We also went for a pint at Norwich’s oldest pub, which is supposed to be haunted by things other than OUTRAGEOUS PRICES (Yes, I said it!), the Adam & Eve. We did romantic things like get into arguments about feminism and avoid eye contact or speaking with each other for extended periods of time.
After a breakfast of macarons at House, Some French Dude went back to France, rejecting the future I had planned for us where we’d meet up when I came to Paris and avoid eye contact and argue there. My heart actually was a little bit broken because when your first date with someone is a grand romantic gesture made by a handsome European guy, you don’t realize there’s nowhere to go but down.
I spent the rest of the month mostly just doing my coursework and eating the occasional savory pie, until I met my friend Dozy from Tumblr, who asked me to do some modeling for her NUCA coursework, which was a lot of fun and I was happy to do.
After modeling for Dozy, I took myself on a date to the Waffle House on St. Giles Road,
then to Antidote Vintage where I bought my favorite dress ever, and then on to the romantic and hidden Plantation Gardens on Earlham Road.

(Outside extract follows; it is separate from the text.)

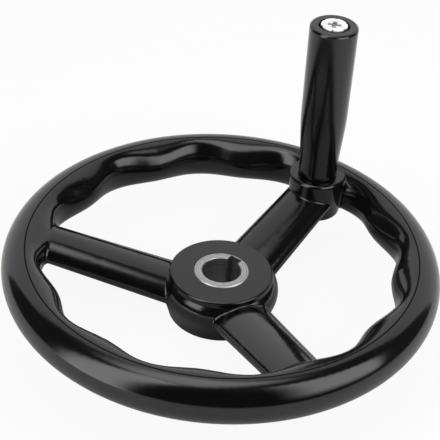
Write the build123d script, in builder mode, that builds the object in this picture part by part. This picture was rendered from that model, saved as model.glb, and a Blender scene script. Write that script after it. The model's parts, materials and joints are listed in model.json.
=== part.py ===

Taking myself on a date was the right idea for me, as I was able to take in the beauty of the city’s secret spots, spending as much time as I wanted savoring small details.
The next night was Halloween, and I went with my American friends Bonnie, Lauren, and H to the Waterfront to see a hilariously accurate Cure cover band, leaving before the main event which was spooky DJs and heavy drinking. I was supposed to be some sort of scary mermaid but I kind of looked like Mystique halfway through transformation.
I was disappointed by English Halloween. I guess it’s that English people have fancy dress parties all year round and they have haunted things all year round so they don’t need one special day/month for it. I wish I had gone trick or treating because it is MY CULTURE and you have to give me candy out of CULTURAL UNDERSTANDING. I had no way of convincing people to jump out at me for my personal gratification, though. Maybe next year.